The Liffey Swim takes place every summer, along the River Liffey which flows through Dublin city. While it now numbers contestants in the hundreds from as far away as Australia and Canada, it started off with just 27 entrants - all male, and all, presumably, from Dublin and surrounding areas. For all that, though, right throughout the 20th Century it was still a major spectacle for onlookers. Yeats' painting captures something of that spectacle: men and women along the bank lean over the river, to see the swimmers race past on the approach to O'Connell Bridge. To the left, spectators on the top floor of a tram are as engrossed as the crowd below them. If the Olympic organisers' wish was to express the excitement and drama of sport, this painting met the brief admirably.

The painting is available to view in the National Gallery of Ireland, in Dublin.

So there it is. Ireland's first Olympic medal haul, at the 1924 Summer Olympics. Naturally, the Free State didn't just send poets and artists. There were sportsmen5, too – but none of them reached the podium. Nor did the 1924 Olympics just feature Ireland. It was also the Games featuring Harold Abrahams, and Eric Liddell6  – oh, and Johnny Weissmuller. Perhaps time adds a certain romance to these early modern Games, but none of the recent ones can boast of poets, artists and Tarzan, too!

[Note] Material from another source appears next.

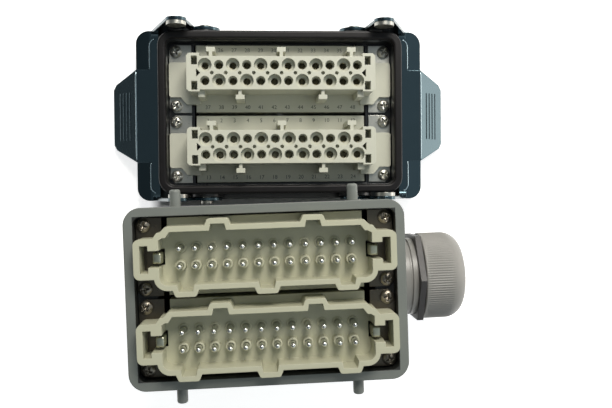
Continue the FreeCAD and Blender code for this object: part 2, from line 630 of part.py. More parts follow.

1In this, he was heavily influenced by Matthew Arnold, the poet and headmaster of Rugby school in England.2As it happens, the Ancient Olympic Games also featured music, in the form of trumpeting, as it was an essential skill on the battlefield.3Nowadays, of course, it would not cause a problem. Professional athletes now take part in the Games perfectly openly, as a matter of course.4These categories were to change at subsequent Olympics. Among the changes, Literature took on sub-sections of the Dramatic, Epic, and Lyric, and 1928 featured a Town Planning event in addition to Architecture.5Among them 'The Boxing Parson', Robert Hilliard. Hilliard was a Church of Ireland minister, atheist and communist, who went on to fight in the International Brigades against Franco.6Their story was to be dramatised much later, and with much license, in the film Chariots of Fire.